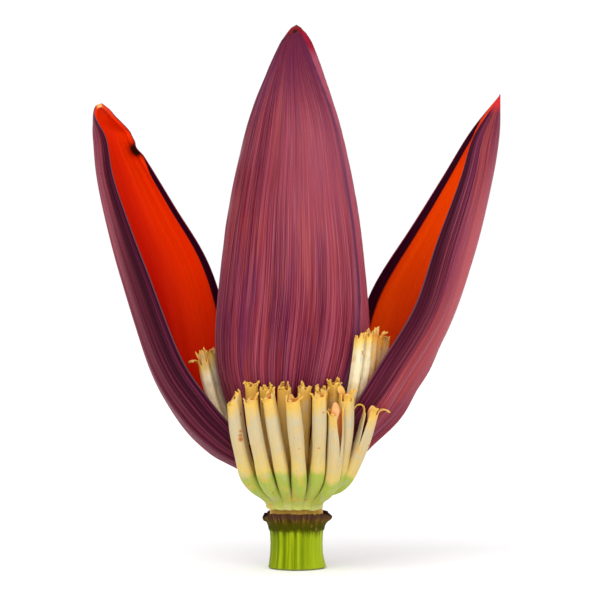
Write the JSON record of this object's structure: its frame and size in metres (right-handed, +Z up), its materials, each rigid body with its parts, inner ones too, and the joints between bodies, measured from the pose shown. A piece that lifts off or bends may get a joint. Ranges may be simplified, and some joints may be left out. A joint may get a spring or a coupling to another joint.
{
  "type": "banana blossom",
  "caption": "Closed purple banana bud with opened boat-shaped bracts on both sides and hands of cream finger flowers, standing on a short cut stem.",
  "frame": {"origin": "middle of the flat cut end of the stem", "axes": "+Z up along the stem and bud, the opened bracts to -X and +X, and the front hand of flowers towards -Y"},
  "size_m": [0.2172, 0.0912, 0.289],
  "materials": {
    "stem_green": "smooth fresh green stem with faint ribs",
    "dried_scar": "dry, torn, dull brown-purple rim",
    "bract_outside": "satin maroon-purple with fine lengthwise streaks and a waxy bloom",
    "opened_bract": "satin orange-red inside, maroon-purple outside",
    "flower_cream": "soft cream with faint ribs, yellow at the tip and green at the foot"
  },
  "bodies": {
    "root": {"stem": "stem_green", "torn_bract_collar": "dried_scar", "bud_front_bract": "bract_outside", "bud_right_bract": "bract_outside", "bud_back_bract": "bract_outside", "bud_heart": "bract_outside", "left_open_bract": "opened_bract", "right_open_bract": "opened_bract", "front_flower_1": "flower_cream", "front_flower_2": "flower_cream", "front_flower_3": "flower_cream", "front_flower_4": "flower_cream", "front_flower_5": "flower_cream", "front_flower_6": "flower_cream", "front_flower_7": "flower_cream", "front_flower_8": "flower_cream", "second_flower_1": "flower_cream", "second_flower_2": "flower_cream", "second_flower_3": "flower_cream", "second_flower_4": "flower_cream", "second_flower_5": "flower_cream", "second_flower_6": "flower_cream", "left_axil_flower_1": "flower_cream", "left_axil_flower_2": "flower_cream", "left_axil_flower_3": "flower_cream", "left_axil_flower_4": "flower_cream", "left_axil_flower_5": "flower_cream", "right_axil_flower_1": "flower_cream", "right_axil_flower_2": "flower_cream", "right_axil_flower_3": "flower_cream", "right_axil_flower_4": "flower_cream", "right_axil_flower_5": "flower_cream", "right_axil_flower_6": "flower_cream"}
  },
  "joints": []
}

» What you should do
Write down every line of the data above that includes the string "materials".

» Response to the exercise
Write the JSON record of this object's structure: its frame and size in metres (right-handed, +Z up), its materials, each rigid body with its parts, inner ones too, and the joints between bodies, measured from the pose shown. A piece that lifts off or bends may get a joint. Ranges may be simplified, and some joints may be left out. A joint may get a spring or a coupling to another joint.
  "materials": {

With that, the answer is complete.